I could point you at this https://en.wikipedia.org/wiki/Binomial_proportion_confidence_interval but the formulas might make your eyes bleed so let’s work through it. It’s actually pretty easy to understand.
Say we have a coin and we toss it once. It comes up heads. We now have 100% (1/1) heads, but it could just as easily have been 100% tails. It was impossible to get the expected 50:50 result with a single toss, but even with 2 tosses it is 1:4 of being 2 heads, 1:2 of being a head and a tail, and 1:4 of being two tails. With 3 tosses the chances of 3 heads are 1:8, 4 tosses 1:16, 5 tosses 1:32 so you can see that the more we toss the coin the less likely we are to get an “all heads” rubbish result.
If you go to this page: http://statpages.info/confint.html you can put in 1 for x and 1 for N and get the confidence interval on our single coin toss which is 0.0250 – 1.000 (2.5% to 100%). You can change the values for x (say heads) and N (say tosses) and see what happens.
Now say we toss it 3 times and get 2/3 – 66% heads.
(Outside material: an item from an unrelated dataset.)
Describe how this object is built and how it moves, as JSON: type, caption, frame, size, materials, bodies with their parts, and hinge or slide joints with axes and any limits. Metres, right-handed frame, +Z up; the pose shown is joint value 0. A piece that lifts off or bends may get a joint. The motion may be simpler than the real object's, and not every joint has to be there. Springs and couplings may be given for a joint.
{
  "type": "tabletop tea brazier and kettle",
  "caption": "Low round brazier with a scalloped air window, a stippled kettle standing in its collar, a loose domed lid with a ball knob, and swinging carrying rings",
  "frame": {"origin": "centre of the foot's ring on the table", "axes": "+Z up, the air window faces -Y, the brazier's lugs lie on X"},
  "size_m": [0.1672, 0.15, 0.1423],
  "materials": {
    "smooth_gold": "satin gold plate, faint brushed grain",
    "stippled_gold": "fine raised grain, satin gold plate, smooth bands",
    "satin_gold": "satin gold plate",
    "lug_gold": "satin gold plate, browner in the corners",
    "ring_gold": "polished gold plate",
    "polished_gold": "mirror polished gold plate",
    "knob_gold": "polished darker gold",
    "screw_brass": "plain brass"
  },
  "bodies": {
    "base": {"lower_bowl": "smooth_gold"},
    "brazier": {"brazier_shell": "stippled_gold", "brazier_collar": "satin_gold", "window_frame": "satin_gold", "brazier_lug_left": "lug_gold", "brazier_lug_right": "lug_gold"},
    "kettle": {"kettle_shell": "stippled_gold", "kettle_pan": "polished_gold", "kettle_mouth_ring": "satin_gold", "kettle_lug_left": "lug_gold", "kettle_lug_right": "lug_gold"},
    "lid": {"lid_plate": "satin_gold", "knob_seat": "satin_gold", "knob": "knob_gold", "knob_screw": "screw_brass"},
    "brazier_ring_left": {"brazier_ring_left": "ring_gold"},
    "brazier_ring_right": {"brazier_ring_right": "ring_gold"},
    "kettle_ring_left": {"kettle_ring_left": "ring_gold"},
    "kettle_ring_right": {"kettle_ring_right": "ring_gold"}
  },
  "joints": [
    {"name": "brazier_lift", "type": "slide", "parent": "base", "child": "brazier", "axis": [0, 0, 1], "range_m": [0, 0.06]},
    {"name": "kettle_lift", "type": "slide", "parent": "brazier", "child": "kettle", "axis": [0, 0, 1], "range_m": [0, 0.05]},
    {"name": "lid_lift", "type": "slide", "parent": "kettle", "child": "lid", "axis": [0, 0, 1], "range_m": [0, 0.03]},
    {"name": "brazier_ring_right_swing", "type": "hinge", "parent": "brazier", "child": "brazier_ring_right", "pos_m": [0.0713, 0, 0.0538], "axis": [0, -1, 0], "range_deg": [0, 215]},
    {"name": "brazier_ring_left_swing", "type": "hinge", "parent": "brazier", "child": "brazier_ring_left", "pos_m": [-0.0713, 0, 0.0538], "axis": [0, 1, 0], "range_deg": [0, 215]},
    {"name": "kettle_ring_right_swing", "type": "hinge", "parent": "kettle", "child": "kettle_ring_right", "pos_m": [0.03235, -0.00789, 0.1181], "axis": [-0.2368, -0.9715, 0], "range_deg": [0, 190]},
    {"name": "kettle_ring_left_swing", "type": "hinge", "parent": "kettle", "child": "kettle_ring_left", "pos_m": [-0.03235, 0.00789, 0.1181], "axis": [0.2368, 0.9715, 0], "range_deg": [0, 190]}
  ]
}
The confidence interval is 0.094 – 0.9916 (9.4% to 99.16%)
Now say we toss it 30 times and get 20/30 – still 66% heads. The confidence interval is 0.4719 – 0.8271 (47.19% – 82.71%)
See how the confidence interval gets narrower the more tests we do? I kind of makes sense that the more we test this, the closer we are going to get to the right answer.
Now say we toss it 300 times and get 200/300. Now we have tossed it so many times that random chance starts to evaporate because we have had lots of tries. The confidence interval is now 0.6102 – 0.7198 – narrower again, but….
This interval does not include 0.5 aka 50% aka 50:50 so we can conclude that the coin is loaded.
So in short the more results we have the more confident we are that the value is correct and the confidence interval tells us how much higher or lower the real result could reasonably be if we do an infinite number of trials.
What’s “reasonable”?
Reasonable in this case is a mathematical definition because confidence intervals exist at different levels. We have been looking at the 95% confidence interval level that says – with mathematical precision – that 95% of the time, the results will fall within this range.